• **EXERCISE DETAILS**
Your task is to locate every line holding the string "Blender" and to copy each of them.

• **LISTED ENTRIES**
↓
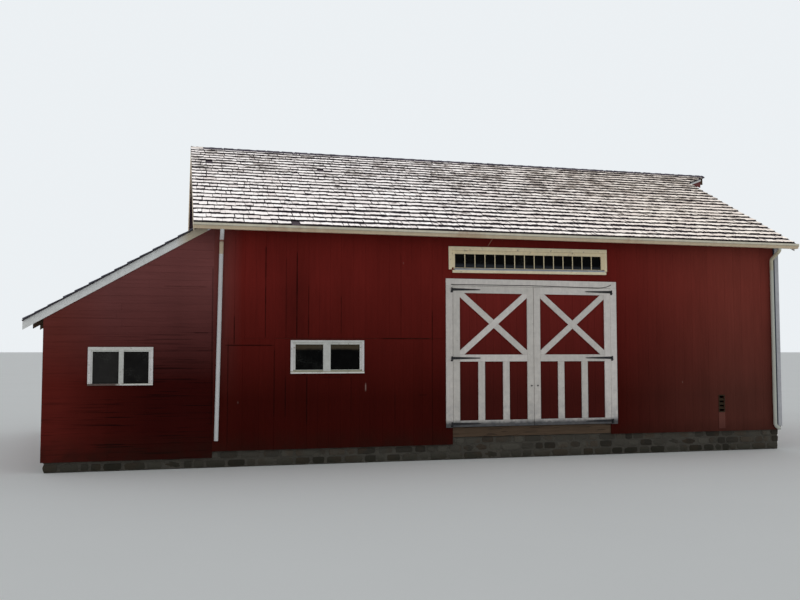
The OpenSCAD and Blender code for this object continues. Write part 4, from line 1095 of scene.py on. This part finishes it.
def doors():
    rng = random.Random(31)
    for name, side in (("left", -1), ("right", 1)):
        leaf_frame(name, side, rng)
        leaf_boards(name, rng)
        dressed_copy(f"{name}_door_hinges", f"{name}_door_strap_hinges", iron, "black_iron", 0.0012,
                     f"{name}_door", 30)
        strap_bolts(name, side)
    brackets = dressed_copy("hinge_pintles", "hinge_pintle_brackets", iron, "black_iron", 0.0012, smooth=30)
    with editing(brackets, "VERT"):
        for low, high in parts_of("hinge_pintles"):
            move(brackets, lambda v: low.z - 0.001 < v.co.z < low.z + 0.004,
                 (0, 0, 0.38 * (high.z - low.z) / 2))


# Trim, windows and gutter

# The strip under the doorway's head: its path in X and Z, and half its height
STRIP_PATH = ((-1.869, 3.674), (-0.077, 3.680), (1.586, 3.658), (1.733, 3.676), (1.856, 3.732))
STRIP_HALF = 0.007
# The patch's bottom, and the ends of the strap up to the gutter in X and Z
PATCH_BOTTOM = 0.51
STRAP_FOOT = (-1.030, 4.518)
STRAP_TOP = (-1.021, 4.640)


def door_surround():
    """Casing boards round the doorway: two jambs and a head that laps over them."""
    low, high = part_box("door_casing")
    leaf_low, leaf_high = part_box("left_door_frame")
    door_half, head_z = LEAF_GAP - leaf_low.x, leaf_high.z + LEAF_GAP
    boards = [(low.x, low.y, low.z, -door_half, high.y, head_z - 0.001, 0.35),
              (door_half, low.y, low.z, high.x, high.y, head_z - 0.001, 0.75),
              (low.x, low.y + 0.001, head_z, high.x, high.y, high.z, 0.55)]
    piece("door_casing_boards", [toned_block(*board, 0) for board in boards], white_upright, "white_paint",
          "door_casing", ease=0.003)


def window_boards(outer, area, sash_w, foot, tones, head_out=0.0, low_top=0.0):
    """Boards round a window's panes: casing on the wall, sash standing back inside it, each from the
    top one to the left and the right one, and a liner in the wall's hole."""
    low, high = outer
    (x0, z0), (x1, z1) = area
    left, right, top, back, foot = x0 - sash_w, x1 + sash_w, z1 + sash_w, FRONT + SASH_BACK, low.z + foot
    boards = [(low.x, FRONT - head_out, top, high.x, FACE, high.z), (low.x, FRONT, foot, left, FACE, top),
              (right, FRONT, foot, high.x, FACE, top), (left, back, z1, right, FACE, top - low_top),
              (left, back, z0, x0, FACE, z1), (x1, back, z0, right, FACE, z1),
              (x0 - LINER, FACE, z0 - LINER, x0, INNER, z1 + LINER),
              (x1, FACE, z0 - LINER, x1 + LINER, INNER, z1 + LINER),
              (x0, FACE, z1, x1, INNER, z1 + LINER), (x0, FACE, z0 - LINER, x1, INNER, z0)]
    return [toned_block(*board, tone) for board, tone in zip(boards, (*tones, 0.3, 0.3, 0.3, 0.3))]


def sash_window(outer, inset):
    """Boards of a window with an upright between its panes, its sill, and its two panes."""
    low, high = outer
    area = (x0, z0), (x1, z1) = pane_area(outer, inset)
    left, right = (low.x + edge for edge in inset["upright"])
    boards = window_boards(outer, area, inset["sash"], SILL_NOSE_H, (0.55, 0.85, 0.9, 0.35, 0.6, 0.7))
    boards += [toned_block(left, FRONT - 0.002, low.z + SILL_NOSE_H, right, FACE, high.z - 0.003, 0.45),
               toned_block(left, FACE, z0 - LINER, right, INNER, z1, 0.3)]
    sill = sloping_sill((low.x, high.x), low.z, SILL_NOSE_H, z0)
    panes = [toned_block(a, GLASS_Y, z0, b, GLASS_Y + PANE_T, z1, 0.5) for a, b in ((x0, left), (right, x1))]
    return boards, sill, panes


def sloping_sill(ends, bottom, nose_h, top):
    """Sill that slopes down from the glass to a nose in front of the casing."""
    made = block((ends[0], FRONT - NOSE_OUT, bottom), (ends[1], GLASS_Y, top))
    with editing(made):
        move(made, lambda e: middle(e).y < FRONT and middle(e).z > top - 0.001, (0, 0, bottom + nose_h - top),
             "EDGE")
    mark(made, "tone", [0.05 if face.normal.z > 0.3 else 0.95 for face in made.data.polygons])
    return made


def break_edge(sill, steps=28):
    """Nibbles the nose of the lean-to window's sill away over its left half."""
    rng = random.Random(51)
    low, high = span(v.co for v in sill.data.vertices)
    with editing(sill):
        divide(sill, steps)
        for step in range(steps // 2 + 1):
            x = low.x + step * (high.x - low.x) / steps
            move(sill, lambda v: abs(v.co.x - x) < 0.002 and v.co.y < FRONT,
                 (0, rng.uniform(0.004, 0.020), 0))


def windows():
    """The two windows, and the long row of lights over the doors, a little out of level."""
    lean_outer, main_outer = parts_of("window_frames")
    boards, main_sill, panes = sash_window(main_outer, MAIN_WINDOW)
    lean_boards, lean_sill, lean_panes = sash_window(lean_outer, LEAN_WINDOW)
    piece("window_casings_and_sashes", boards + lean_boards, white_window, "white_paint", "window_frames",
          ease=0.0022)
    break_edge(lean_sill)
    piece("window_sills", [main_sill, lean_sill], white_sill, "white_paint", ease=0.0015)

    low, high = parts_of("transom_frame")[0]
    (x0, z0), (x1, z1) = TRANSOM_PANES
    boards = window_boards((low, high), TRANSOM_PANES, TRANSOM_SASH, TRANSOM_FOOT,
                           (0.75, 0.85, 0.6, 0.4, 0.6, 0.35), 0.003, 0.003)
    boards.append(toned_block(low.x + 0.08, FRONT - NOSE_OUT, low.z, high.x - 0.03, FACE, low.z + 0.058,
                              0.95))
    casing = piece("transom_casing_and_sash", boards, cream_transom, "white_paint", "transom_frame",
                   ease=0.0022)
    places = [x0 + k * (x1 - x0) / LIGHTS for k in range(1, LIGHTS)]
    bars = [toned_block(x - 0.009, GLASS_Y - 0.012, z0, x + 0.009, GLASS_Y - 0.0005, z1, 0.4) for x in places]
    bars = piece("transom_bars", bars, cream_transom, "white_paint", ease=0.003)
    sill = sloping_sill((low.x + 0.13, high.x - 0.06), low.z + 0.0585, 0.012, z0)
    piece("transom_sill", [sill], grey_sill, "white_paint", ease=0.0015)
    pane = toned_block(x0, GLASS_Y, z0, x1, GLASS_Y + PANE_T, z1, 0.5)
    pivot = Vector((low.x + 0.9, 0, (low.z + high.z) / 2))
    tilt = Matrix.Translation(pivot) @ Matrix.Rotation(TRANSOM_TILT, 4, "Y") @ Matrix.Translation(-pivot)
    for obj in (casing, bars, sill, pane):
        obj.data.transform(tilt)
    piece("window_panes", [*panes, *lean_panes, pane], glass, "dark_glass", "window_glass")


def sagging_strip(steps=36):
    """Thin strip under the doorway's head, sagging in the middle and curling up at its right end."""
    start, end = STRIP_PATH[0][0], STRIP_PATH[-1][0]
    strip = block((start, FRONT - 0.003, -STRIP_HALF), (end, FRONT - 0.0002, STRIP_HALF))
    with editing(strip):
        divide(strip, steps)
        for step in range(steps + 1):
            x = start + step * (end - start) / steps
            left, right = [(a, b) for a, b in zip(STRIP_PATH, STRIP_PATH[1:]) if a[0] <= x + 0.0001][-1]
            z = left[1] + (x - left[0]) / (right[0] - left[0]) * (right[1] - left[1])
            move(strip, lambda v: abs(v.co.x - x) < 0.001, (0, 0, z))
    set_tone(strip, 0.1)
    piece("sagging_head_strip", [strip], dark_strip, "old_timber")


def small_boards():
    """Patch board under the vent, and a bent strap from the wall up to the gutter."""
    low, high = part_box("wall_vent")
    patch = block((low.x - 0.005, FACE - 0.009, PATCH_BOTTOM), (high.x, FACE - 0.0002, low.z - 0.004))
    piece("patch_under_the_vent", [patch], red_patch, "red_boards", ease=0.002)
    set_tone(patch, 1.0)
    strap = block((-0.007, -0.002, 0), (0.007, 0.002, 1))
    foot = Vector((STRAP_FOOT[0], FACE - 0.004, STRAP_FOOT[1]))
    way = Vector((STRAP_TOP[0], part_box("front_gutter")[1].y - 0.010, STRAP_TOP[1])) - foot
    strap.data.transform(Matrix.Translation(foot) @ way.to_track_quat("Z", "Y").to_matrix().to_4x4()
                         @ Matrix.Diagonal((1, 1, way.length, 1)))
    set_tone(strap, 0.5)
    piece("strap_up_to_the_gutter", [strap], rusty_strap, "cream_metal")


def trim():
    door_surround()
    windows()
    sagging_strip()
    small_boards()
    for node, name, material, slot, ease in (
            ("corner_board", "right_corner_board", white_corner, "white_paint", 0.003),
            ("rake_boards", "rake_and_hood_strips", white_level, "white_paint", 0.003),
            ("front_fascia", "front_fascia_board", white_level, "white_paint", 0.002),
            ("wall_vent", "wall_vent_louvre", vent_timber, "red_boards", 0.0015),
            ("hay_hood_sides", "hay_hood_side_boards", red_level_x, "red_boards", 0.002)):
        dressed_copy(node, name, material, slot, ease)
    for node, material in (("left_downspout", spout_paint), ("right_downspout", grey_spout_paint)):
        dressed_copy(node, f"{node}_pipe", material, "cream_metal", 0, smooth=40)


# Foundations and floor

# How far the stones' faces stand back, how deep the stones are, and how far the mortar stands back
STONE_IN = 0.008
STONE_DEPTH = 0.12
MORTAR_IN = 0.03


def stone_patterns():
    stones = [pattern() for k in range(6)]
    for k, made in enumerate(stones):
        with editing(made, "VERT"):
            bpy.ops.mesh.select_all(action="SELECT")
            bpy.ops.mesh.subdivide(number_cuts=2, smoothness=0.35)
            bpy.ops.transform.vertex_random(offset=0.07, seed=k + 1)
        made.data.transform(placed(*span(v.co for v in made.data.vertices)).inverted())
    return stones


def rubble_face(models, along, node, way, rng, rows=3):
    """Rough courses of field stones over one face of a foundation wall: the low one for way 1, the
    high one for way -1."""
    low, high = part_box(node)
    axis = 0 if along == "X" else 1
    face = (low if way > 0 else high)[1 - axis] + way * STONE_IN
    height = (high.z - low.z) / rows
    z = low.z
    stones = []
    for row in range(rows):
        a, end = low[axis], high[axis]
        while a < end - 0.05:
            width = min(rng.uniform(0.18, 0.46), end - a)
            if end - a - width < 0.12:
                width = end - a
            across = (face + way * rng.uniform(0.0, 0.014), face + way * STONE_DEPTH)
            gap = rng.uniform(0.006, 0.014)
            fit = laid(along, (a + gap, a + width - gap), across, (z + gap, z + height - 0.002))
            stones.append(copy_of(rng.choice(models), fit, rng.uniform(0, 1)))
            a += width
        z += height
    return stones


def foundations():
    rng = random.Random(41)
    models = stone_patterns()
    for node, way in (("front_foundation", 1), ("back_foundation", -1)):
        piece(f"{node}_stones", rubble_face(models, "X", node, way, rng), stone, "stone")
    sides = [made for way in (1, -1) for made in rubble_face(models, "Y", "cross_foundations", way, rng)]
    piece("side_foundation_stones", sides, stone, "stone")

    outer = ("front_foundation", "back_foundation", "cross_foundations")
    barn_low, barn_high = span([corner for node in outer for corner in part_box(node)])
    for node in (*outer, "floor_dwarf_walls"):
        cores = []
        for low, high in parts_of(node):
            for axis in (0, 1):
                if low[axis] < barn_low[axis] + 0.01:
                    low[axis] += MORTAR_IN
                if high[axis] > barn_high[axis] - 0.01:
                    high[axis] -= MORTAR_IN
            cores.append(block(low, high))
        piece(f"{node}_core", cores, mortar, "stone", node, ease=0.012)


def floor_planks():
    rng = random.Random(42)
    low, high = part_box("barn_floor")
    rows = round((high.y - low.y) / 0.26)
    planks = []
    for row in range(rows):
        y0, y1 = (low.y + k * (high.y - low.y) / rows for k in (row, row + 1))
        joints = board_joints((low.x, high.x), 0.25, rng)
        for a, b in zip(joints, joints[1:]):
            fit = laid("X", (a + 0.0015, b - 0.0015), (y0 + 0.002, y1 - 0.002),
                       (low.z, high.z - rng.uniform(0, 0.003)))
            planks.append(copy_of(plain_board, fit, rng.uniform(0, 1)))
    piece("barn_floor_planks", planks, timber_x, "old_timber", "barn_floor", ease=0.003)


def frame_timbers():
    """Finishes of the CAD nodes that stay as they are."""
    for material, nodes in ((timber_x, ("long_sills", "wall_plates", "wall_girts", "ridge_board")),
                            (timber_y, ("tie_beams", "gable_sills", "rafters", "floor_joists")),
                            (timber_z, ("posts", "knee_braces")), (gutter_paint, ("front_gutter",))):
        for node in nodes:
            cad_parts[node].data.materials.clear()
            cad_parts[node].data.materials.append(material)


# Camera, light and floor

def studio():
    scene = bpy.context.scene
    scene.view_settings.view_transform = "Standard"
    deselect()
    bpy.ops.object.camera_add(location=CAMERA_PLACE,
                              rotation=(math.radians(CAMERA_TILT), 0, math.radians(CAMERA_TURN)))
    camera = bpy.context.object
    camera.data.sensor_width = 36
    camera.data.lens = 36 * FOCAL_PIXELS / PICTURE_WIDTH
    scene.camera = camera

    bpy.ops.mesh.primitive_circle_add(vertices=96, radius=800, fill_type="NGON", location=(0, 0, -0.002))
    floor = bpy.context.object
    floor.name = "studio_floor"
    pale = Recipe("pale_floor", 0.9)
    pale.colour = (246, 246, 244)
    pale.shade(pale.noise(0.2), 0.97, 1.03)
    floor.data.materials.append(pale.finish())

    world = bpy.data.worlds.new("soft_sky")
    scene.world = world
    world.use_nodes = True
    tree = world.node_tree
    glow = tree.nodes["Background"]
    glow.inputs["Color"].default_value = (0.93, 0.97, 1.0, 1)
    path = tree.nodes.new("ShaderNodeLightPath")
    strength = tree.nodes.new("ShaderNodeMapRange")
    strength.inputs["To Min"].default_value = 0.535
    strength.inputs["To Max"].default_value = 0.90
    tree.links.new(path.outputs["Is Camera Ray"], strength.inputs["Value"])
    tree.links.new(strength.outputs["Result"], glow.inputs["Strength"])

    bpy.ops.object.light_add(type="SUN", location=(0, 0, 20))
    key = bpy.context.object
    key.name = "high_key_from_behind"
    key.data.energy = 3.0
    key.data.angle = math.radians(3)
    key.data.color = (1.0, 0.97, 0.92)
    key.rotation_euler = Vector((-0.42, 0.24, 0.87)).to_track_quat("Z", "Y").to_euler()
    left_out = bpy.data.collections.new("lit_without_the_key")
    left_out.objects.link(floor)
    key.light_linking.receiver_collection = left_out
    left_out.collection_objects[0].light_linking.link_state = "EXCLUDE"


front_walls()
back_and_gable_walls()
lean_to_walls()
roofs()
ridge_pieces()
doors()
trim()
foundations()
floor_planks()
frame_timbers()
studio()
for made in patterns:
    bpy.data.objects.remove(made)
↑
↓
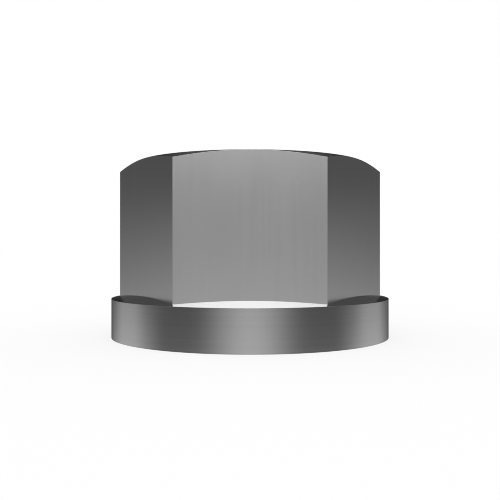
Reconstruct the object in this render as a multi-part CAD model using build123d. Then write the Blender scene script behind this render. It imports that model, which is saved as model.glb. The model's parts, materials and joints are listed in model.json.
↑
↓
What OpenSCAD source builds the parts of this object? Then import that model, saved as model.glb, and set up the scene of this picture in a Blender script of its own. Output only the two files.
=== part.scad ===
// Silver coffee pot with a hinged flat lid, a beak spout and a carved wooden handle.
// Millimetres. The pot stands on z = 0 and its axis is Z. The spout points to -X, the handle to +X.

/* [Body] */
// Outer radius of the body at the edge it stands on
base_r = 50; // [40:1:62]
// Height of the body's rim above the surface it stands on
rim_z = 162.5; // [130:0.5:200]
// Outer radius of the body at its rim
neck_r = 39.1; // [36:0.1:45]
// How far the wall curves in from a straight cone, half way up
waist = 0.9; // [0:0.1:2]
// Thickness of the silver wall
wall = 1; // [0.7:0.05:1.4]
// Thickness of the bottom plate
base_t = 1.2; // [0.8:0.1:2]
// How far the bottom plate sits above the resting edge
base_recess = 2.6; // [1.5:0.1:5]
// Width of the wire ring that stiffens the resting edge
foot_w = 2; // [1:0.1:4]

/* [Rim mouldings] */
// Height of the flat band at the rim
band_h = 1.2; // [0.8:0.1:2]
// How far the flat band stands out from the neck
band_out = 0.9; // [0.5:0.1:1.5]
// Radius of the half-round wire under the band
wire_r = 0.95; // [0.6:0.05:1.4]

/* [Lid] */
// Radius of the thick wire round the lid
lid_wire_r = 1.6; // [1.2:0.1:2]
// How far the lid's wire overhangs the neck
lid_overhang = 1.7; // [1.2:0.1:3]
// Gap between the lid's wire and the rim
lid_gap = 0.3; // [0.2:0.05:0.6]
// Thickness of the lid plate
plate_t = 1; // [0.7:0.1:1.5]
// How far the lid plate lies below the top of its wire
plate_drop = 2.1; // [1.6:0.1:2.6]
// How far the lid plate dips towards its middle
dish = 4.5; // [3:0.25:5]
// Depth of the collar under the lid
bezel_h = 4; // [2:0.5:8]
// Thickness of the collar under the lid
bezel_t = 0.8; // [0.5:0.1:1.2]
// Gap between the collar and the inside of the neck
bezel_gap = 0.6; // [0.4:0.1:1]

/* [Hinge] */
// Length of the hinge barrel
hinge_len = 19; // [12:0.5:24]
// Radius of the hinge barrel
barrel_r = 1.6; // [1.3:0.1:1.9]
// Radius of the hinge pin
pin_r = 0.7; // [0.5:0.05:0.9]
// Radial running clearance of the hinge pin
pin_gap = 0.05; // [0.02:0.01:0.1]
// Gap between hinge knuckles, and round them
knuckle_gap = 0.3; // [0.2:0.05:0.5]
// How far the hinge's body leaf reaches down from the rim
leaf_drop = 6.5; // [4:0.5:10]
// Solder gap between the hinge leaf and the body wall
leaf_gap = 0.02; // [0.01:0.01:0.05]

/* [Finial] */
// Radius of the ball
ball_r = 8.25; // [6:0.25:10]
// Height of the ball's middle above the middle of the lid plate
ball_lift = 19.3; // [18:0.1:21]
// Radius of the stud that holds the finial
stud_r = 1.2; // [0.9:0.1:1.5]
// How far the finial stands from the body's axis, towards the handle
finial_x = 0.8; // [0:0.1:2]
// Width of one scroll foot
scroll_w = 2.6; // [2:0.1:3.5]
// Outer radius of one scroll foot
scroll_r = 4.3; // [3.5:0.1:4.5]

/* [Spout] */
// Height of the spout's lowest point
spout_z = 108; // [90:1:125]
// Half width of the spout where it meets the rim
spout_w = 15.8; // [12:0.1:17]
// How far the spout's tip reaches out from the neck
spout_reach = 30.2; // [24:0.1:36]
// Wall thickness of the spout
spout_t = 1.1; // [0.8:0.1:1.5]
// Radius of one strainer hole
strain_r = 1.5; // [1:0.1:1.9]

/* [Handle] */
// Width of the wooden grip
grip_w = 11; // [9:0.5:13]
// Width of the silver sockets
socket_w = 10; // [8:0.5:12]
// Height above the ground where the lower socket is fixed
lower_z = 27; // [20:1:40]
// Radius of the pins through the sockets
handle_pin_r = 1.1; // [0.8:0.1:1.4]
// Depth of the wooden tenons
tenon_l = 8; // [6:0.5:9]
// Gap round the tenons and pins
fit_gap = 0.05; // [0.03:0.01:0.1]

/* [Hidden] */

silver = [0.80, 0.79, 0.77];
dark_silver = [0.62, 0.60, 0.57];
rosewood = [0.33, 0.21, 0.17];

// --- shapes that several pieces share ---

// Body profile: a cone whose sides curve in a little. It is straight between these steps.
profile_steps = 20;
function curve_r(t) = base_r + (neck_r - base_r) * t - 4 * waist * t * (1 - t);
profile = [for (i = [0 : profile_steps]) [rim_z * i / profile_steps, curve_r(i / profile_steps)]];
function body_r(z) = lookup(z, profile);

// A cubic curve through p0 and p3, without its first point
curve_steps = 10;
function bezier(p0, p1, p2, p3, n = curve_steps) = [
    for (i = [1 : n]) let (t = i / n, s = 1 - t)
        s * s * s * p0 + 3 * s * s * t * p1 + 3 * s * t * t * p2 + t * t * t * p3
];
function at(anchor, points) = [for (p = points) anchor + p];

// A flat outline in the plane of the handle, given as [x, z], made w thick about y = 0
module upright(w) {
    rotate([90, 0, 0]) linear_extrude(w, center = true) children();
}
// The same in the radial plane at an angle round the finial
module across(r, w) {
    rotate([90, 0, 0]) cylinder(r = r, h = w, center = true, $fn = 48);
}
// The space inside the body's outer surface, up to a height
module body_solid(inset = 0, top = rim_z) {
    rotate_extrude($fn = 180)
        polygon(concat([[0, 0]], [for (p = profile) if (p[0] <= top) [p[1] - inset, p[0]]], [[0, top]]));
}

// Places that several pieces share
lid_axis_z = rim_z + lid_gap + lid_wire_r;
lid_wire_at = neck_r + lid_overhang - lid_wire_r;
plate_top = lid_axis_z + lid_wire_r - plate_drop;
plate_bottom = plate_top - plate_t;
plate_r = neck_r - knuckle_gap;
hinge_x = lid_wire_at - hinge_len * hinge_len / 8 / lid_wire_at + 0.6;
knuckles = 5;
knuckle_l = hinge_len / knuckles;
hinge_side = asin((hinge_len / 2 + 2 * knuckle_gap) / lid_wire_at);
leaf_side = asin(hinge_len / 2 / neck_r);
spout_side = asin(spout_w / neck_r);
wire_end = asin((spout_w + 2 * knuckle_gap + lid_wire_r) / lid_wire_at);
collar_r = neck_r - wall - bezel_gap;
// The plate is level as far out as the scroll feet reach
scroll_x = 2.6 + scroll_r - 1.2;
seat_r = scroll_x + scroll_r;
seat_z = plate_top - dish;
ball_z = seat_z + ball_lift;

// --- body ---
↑
• **WRITTEN SOLUTION**
The OpenSCAD and Blender code for this object continues. Write part 4, from line 1095 of scene.py on. This part finishes it.
Reconstruct the object in this render as a multi-part CAD model using build123d. Then write the Blender scene script behind this render. It imports that model, which is saved as model.glb. The model's parts, materials and joints are listed in model.json.
What OpenSCAD source builds the parts of this object? Then import that model, saved as model.glb, and set up the scene of this picture in a Blender script of its own. Output only the two files.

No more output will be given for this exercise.